* Stated goal *
Copy out all lines where "parts" appears.

* Extracted data *
══════
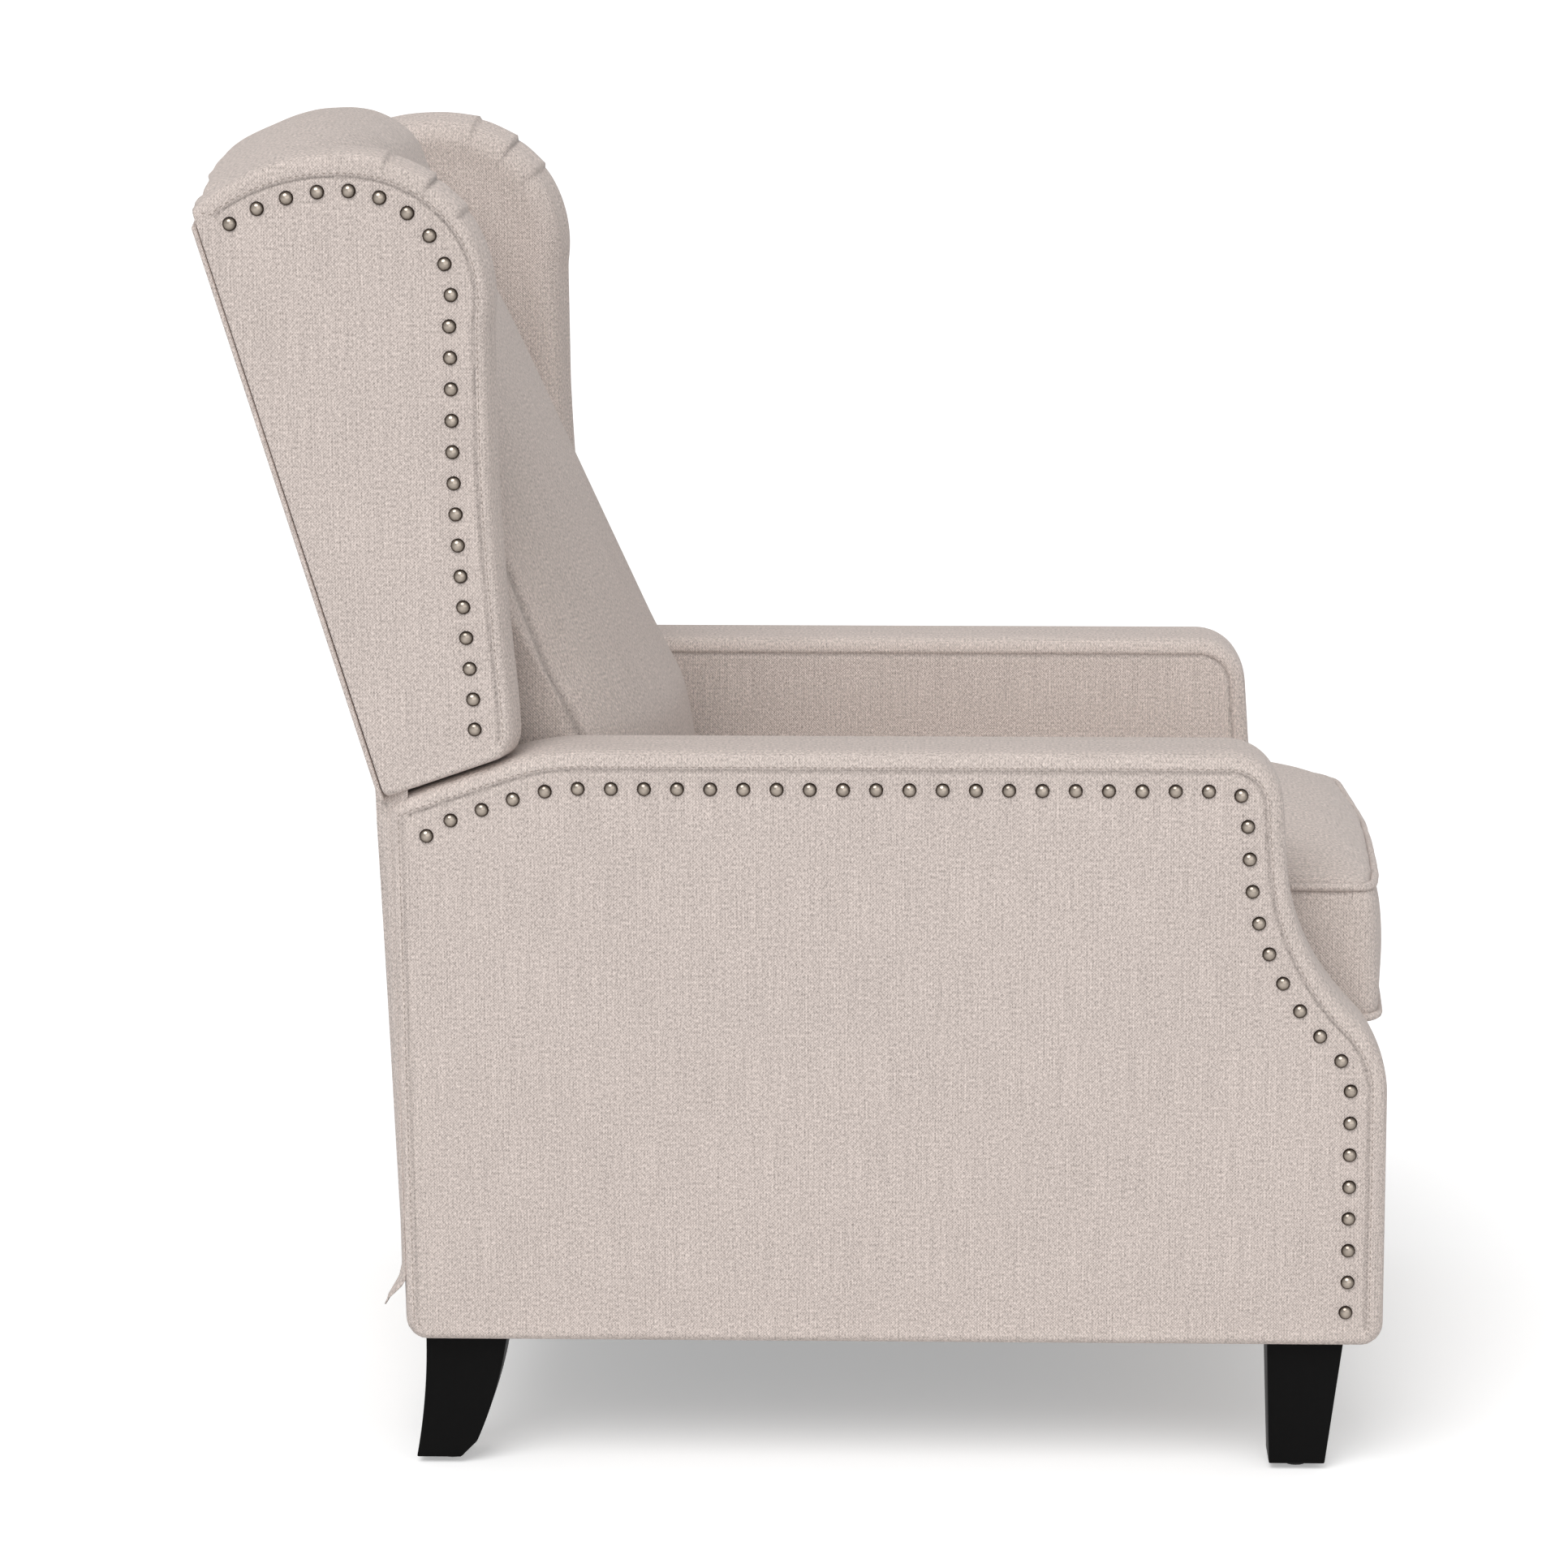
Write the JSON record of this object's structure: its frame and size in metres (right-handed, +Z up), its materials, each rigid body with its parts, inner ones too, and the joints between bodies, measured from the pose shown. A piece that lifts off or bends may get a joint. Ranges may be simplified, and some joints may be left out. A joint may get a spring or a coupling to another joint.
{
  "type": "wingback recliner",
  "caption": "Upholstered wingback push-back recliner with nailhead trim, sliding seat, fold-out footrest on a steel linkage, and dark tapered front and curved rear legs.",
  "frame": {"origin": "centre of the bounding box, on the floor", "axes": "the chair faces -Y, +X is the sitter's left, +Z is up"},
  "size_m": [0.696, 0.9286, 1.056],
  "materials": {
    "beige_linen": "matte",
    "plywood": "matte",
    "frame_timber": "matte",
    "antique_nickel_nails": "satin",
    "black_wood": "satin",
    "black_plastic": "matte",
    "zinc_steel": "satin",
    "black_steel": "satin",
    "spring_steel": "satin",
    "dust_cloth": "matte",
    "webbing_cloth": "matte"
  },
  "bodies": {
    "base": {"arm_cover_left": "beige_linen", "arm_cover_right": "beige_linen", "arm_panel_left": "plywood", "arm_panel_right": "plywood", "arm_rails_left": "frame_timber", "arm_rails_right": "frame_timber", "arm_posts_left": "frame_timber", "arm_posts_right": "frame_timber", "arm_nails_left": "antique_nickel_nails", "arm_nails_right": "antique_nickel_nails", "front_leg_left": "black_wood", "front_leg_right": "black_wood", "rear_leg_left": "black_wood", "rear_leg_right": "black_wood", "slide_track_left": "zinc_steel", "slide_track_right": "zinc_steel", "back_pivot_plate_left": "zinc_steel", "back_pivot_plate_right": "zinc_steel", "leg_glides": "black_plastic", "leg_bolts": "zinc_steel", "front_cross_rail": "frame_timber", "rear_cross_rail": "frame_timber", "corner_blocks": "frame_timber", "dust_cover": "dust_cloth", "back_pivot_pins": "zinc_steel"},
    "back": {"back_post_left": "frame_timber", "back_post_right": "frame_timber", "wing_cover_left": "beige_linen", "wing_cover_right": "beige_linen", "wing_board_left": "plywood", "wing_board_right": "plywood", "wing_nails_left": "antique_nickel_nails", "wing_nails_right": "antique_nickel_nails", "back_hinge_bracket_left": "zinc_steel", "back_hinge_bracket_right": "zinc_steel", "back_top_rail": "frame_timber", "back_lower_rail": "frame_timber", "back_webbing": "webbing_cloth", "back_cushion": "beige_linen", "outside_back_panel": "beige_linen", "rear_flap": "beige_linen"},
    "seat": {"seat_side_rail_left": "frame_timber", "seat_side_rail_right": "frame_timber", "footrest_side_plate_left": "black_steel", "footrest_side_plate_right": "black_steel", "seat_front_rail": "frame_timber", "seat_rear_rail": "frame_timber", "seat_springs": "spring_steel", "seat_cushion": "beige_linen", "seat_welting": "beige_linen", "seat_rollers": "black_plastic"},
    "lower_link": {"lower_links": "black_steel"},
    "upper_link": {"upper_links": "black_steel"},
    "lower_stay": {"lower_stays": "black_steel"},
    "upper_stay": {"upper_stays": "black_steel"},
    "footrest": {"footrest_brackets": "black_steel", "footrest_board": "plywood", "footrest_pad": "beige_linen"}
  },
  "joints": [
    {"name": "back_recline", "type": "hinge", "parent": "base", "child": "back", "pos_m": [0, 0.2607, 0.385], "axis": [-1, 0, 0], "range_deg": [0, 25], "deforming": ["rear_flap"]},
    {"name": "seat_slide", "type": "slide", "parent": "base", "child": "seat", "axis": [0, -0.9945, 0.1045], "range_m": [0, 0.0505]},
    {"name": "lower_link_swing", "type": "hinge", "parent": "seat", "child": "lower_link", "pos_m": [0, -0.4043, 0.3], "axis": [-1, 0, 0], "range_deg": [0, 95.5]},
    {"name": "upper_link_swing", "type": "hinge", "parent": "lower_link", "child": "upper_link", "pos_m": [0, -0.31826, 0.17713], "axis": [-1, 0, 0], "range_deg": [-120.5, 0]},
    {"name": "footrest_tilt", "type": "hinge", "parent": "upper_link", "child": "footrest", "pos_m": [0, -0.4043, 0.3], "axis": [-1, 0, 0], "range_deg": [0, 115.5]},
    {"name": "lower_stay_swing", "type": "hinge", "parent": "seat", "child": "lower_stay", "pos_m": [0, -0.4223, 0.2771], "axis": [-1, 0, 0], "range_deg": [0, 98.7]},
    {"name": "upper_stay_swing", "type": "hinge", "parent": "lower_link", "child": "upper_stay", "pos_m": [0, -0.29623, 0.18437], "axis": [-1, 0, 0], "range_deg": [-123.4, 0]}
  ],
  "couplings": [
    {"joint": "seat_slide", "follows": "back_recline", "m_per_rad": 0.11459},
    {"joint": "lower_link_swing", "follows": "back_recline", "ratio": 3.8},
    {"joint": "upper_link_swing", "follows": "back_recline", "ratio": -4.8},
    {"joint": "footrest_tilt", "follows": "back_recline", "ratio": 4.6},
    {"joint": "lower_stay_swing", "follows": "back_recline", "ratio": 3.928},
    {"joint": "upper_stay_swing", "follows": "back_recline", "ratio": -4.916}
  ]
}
══════
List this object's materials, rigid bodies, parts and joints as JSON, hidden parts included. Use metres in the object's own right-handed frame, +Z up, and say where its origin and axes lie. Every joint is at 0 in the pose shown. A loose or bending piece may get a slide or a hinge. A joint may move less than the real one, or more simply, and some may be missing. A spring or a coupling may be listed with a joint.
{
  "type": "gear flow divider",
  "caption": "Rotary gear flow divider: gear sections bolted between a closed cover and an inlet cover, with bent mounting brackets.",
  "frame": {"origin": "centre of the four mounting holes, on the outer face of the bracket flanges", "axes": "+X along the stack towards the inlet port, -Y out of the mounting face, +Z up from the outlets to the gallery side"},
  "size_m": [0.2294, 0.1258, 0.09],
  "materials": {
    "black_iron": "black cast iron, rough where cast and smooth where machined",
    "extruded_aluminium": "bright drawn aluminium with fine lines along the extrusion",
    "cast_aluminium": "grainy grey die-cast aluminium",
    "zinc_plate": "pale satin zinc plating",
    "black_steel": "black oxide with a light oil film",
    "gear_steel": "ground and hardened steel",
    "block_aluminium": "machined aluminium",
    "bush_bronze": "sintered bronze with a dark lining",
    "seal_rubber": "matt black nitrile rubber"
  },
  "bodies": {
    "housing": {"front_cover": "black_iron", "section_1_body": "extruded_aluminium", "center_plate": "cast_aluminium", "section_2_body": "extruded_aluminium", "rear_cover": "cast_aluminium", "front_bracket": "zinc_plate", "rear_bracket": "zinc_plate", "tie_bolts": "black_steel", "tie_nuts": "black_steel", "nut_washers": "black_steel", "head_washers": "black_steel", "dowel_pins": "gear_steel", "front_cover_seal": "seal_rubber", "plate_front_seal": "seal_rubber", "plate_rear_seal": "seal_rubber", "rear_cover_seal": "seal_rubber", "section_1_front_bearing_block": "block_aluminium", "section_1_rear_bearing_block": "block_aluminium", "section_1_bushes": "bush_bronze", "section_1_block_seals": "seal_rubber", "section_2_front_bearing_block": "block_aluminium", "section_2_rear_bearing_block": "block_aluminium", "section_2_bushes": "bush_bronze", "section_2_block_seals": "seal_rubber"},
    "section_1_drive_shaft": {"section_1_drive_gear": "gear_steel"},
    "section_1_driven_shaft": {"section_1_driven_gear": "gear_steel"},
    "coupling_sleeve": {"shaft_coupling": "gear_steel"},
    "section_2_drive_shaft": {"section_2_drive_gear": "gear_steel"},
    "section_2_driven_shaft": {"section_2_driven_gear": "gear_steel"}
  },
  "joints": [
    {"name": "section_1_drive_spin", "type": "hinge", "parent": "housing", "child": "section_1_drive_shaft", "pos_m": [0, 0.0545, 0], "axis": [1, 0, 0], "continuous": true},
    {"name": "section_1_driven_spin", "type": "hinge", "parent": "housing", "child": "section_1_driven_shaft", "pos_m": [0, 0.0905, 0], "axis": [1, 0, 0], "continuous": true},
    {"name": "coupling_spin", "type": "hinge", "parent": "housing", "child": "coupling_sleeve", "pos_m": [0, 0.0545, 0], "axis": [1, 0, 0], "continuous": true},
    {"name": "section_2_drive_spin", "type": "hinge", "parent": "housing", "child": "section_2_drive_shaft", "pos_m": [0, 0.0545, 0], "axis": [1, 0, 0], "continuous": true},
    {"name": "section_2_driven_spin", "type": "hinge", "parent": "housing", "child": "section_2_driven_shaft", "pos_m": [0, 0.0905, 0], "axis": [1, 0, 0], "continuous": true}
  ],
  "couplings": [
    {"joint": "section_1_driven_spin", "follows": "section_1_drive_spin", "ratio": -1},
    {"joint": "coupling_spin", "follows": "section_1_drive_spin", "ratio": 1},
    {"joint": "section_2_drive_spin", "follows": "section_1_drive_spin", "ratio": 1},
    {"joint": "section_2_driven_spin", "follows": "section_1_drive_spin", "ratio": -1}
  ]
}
══════
* Exercise answer *
Write the JSON record of this object's structure: its frame and size in metres (right-handed, +Z up), its materials, each rigid body with its parts, inner ones too, and the joints between bodies, measured from the pose shown. A piece that lifts off or bends may get a joint. Ranges may be simplified, and some joints may be left out. A joint may get a spring or a coupling to another joint.
List this object's materials, rigid bodies, parts and joints as JSON, hidden parts included. Use metres in the object's own right-handed frame, +Z up, and say where its origin and axes lie. Every joint is at 0 in the pose shown. A loose or bending piece may get a slide or a hinge. A joint may move less than the real one, or more simply, and some may be missing. A spring or a coupling may be listed with a joint.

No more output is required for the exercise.